* [PROBLEM REQUIREMENTS]: Produce word for word the lines of the data below running from the one that has "const shungite = new" to the one that has "soft studio light.", inclusive, and no others.

** START OF ENTRIES PROVIDED **

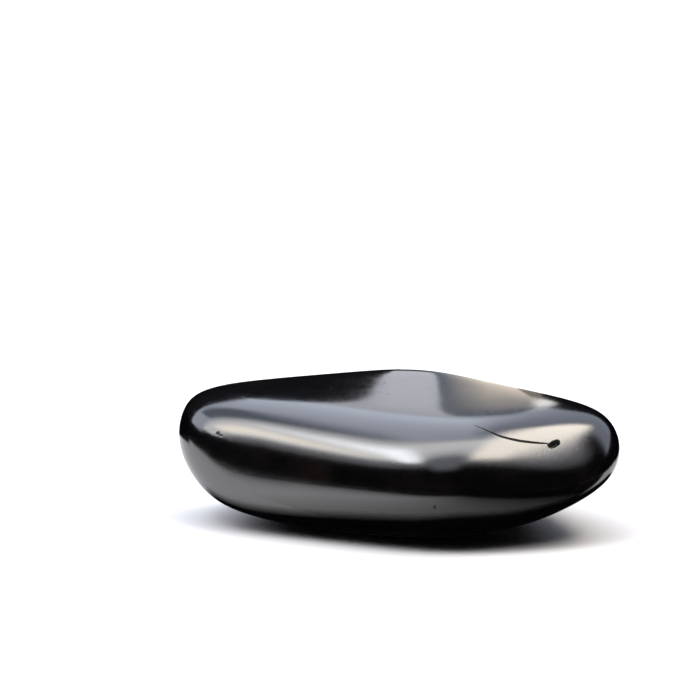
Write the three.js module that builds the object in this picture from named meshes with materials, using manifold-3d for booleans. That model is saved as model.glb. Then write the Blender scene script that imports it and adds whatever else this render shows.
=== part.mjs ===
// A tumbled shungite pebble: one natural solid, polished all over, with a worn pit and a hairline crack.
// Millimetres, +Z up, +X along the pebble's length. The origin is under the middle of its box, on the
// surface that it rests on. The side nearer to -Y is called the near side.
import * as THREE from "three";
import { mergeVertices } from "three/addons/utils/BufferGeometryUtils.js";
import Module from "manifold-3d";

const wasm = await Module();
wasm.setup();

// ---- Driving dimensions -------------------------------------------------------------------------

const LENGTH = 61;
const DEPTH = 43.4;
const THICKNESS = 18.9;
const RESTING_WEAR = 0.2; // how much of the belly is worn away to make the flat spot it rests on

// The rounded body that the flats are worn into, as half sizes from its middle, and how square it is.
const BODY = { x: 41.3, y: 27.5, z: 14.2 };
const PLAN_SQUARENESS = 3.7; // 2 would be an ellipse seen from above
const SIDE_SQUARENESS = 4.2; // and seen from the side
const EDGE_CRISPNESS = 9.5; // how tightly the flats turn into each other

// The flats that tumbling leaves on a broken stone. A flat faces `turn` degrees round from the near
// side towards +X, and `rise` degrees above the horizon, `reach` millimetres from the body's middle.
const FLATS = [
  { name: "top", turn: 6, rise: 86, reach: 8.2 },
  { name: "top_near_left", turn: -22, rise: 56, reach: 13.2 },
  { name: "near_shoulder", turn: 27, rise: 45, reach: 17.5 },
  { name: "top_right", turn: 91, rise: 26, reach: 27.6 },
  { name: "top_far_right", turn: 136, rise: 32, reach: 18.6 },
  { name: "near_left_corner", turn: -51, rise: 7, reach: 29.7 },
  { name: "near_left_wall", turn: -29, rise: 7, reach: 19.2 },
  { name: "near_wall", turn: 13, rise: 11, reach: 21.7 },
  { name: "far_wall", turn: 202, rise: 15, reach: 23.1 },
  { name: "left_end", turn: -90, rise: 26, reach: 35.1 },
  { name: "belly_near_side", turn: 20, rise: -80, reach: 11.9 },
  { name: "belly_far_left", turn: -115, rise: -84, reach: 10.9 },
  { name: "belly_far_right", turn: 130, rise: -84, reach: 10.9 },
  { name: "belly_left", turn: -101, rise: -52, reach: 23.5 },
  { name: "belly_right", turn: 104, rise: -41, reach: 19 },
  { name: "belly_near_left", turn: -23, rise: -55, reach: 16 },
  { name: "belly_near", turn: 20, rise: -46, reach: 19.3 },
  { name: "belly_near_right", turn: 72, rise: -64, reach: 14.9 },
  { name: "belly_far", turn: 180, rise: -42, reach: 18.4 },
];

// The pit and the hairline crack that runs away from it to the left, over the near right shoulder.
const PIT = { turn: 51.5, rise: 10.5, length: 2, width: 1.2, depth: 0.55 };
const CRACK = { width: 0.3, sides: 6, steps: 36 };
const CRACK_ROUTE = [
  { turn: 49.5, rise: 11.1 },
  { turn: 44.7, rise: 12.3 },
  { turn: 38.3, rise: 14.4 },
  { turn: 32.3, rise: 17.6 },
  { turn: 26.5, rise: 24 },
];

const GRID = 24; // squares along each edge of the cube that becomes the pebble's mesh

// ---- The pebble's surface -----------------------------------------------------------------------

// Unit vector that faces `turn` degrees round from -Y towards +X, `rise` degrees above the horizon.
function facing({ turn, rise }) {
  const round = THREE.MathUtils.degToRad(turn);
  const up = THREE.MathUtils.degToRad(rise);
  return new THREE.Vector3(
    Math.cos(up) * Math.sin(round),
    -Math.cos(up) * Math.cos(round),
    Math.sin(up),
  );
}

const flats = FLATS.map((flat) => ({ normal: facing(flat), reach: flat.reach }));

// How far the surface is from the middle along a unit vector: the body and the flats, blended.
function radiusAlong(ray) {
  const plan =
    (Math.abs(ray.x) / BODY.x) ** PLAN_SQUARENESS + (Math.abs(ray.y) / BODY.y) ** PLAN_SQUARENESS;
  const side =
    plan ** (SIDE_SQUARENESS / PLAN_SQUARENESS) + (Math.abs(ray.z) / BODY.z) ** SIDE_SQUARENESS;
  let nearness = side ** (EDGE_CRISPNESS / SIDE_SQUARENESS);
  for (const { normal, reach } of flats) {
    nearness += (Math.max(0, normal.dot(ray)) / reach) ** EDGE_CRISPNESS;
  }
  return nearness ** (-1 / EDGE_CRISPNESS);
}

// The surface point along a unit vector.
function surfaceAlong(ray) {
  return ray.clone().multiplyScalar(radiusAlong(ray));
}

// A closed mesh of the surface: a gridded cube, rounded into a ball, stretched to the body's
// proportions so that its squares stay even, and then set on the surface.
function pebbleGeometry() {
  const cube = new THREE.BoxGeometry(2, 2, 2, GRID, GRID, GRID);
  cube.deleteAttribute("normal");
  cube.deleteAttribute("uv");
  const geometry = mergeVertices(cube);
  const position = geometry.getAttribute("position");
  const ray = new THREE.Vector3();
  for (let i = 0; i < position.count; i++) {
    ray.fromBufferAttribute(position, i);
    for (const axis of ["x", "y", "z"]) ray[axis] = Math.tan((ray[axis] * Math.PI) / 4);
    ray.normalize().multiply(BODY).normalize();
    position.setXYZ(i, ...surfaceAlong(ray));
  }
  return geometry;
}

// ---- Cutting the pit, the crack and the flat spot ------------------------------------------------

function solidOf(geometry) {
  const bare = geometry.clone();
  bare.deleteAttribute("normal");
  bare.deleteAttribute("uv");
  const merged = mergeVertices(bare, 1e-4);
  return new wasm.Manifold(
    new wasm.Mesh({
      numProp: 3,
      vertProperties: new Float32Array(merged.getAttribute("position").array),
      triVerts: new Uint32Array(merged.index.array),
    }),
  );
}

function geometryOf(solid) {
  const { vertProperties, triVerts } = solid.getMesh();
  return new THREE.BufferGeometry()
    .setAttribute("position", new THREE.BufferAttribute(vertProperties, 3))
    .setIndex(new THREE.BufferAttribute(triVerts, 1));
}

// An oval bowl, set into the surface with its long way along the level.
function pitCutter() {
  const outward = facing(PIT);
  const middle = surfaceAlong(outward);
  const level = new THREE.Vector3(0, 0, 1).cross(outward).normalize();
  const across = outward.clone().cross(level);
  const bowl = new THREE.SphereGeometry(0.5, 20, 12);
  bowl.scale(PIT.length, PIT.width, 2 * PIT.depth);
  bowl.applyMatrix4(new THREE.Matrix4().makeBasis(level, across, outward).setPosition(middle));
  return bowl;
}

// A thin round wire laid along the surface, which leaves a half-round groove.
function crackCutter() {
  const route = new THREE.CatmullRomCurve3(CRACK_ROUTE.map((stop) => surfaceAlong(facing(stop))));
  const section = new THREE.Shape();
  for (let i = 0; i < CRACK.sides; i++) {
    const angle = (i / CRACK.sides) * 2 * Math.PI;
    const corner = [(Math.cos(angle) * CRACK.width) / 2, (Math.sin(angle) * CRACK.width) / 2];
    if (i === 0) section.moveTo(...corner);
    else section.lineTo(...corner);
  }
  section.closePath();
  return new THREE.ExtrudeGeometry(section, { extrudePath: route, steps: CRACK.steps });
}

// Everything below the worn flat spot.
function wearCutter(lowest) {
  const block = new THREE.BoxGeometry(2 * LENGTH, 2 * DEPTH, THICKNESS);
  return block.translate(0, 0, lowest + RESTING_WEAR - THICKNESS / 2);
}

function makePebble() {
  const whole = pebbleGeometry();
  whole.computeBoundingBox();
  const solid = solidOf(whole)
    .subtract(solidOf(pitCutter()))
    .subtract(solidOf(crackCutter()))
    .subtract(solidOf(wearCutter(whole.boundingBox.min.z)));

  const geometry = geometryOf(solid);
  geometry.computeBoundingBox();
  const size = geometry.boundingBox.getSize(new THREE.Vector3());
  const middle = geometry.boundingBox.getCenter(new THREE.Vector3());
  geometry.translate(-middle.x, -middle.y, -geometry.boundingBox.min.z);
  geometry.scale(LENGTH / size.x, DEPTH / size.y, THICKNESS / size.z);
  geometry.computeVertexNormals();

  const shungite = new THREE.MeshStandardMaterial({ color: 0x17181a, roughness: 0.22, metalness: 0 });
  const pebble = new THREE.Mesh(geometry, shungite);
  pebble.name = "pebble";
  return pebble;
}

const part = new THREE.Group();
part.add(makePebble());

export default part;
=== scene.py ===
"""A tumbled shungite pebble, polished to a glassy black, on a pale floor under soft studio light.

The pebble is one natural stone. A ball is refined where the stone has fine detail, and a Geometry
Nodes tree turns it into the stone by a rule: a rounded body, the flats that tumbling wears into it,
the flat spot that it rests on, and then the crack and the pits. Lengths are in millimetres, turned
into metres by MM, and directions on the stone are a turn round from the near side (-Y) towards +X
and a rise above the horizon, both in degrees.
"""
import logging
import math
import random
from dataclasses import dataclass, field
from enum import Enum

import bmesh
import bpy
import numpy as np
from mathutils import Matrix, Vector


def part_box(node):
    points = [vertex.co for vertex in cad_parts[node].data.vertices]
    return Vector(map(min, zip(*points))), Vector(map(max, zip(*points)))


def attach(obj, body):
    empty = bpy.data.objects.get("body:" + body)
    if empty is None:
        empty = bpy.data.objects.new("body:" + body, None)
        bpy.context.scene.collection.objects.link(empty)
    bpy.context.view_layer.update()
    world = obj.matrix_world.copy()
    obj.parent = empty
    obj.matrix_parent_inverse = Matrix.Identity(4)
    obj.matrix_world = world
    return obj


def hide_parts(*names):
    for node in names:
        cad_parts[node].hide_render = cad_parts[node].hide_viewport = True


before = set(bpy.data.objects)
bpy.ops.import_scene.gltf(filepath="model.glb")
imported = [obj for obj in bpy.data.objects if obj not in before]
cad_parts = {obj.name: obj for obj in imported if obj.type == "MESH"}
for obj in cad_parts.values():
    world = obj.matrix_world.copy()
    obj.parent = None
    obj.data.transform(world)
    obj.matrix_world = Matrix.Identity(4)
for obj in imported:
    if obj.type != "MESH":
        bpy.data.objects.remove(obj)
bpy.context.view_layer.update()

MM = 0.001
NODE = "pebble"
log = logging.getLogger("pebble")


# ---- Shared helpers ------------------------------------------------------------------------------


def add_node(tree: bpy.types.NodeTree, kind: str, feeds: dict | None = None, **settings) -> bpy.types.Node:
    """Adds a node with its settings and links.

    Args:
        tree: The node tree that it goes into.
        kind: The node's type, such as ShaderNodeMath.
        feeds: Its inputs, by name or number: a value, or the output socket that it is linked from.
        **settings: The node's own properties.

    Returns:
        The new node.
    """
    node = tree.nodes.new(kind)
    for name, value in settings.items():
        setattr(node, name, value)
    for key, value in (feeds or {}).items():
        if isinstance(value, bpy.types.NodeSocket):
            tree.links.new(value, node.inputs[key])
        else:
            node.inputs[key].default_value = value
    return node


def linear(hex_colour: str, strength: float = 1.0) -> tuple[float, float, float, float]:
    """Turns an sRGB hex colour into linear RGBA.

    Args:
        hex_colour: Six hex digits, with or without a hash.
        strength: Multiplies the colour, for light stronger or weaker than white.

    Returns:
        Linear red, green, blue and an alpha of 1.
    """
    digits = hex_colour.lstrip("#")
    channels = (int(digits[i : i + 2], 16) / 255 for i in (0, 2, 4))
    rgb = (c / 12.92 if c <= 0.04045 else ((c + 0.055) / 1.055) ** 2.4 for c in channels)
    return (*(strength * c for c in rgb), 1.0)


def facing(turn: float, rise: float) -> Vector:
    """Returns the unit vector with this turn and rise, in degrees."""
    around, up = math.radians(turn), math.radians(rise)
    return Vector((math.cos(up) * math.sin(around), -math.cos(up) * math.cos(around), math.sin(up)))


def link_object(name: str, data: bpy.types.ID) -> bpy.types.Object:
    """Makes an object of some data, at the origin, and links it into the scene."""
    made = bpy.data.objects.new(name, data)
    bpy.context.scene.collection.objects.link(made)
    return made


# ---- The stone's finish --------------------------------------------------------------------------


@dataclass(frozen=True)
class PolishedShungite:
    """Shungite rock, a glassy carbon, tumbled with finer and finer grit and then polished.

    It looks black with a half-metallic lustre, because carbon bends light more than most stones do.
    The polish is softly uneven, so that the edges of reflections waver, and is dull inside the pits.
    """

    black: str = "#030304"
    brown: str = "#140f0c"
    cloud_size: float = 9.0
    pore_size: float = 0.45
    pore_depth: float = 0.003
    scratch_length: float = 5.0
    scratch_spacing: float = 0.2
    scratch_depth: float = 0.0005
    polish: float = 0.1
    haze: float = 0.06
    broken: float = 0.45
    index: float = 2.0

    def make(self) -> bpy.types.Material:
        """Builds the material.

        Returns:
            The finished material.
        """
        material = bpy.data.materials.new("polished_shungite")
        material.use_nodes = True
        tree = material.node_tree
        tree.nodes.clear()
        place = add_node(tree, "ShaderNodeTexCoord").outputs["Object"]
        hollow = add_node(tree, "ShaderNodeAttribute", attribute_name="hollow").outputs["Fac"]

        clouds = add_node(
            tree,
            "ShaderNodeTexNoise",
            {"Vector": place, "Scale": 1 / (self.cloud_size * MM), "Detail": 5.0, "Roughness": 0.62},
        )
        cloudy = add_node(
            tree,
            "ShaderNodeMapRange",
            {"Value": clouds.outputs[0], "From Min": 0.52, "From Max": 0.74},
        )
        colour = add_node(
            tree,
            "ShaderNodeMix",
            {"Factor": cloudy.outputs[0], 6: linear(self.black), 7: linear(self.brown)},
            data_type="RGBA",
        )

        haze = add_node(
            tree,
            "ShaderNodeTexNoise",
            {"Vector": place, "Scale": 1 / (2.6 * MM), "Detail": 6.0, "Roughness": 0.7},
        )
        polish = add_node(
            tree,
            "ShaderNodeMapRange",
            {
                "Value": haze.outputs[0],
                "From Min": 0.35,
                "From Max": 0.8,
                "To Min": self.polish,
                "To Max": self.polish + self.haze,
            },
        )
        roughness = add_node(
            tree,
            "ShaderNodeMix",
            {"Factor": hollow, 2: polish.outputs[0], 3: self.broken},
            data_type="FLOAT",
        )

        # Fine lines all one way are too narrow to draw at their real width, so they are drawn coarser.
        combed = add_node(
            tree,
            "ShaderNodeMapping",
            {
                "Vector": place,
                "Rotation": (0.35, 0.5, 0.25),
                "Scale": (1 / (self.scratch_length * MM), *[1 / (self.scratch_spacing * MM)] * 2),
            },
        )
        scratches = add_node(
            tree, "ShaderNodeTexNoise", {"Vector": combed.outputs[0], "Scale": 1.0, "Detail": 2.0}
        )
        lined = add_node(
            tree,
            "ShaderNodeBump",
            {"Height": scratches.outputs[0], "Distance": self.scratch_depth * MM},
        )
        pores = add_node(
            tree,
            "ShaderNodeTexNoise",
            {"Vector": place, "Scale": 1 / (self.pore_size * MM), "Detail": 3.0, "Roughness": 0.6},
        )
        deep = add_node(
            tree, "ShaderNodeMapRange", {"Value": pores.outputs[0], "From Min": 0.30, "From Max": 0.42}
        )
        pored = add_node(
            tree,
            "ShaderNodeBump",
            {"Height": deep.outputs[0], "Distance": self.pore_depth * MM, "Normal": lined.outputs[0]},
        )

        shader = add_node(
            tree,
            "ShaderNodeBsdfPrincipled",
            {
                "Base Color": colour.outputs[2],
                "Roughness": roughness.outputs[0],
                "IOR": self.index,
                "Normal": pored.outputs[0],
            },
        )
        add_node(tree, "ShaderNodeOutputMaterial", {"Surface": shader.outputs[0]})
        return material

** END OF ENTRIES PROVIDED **
** START OF ENTRIES PROVIDED **

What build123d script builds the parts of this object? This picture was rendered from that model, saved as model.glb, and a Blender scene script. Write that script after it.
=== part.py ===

** END OF ENTRIES PROVIDED **

* [OUTPUT]:
  const shungite = new THREE.MeshStandardMaterial({ color: 0x17181a, roughness: 0.22, metalness: 0 });
  const pebble = new THREE.Mesh(geometry, shungite);
  pebble.name = "pebble";
  return pebble;
}

const part = new THREE.Group();
part.add(makePebble());

export default part;
=== scene.py ===
"""A tumbled shungite pebble, polished to a glassy black, on a pale floor under soft studio light.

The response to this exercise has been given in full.